Yes. The debate between "having things" and "not having things" seems wrong-
headed and the OP sounds a bit like a thing-vegan. "I gave up things and now
I'm sooo much healthier".

Things are tools. You should own things in order to do something with them,
not because merely having them makes you happy (or because not having them
makes you look cool (you think)).

Also, you find that good tools are often old tools, because you know them
well; since you know their flaws they slow you much less than having to learn
the workings of a shiny new version. (Joel Spolsky talks about this somewhere
when he says he's still using Corel Draw).

My motorbike is 14 years old. I'd find it hard to live without a motorbike,
but I certainly don't need to buy a new one when the current one is still
running.

------
keeptrying
I think your "stuff" should be a reflection of your present goals/way of
thinking. I dont believe in minimalism per se because it can get in the way of
achieving things you want. For eg: if you want to get good at a sport, your
going to have a lot of sports gear - (the better you are the less you usually
need but as a beginner you need much more stuff).

I do however think that minimalism is useful as a tool to get to the right
amount of stuff for people who presently have huge amounts of stuff. Get rid
of all your stuff and then afterwards buy back what you realize that you need.
This will be a much faster way than trying to decide one-by-one which of
pieces of stuff you should keep.

What usually happens is that "stuff" accumulates - it doesnt disappear on its
own. You have to put in extra effort to get rid of it.

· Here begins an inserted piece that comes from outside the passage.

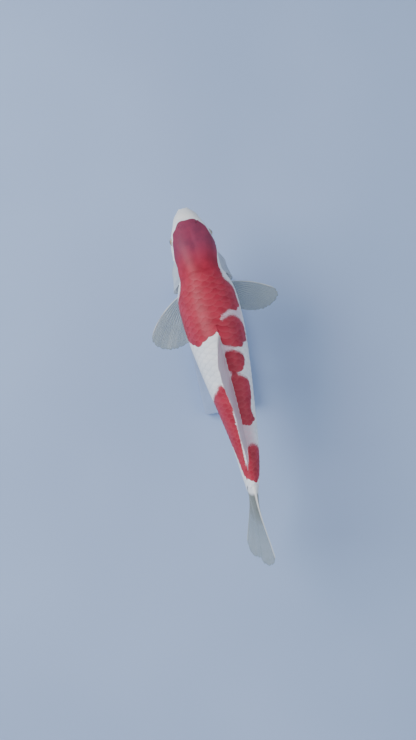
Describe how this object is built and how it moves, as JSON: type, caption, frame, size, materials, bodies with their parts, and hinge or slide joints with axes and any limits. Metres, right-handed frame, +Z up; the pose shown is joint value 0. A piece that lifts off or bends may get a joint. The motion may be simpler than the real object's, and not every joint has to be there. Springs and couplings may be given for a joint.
{
  "type": "koi carp",
  "caption": "Life-size red and white koi carp in a gently curved swimming pose with spread pectoral fins, held level by two short rods on a plain flat stand.",
  "frame": {"origin": "centre of the stand base's underside, on the shelf", "axes": "+Z up, head towards -Y, tail towards +Y, the fish's left side towards +X"},
  "size_m": [0.122, 0.3196, 0.1547],
  "materials": {
    "skin_red": "wet, satin, scaled",
    "skin_white": "wet, satin, scaled",
    "fin_web": "thin rayed web, part translucent",
    "eye_glass": "glossy, dark pupil in a pale iris",
    "stand_paint": "pale grey matt paint on wood",
    "stand_steel": "satin"
  },
  "bodies": {
    "root": {"head": "skin_red", "trunk_front": "skin_red", "tail_stalk": "skin_red", "lower_jaw": "skin_white", "gill_cover_left": "skin_white", "gill_cover_right": "skin_white", "trunk_rear": "skin_white", "barbel_lip_left": "skin_white", "barbel_lip_right": "skin_white", "barbel_corner_left": "skin_white", "barbel_corner_right": "skin_white", "pectoral_fin_left": "fin_web", "pectoral_fin_right": "fin_web", "pelvic_fin_left": "fin_web", "pelvic_fin_right": "fin_web", "dorsal_fin": "fin_web", "anal_fin": "fin_web", "tail_fin_upper": "fin_web", "tail_fin_lower": "fin_web", "eye_left": "eye_glass", "eye_right": "eye_glass", "stand_base": "stand_paint", "stand_rod_front": "stand_steel", "stand_rod_rear": "stand_steel", "stand_collar_front": "stand_steel", "stand_collar_rear": "stand_steel"}
  },
  "joints": []
}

Having old and useless crap around you does distract the mind - a lot. Also
you worry about it and there is also the associated guilt of not having taken
the time to get rid of it. That is the problem with having too much stuff. It
deadens you without you realizing.

I have recently gotten rid of a lot of my stuff for a cross country move. And
I basically got rid of anything that I didnt use in the last 2 years. Books
were actually the hardest to get rid of.

In the end what I discovered was, that without any stuff, my _real_ problems
became abundantly clear. Clear as daylight. And I could focus on solving only
them.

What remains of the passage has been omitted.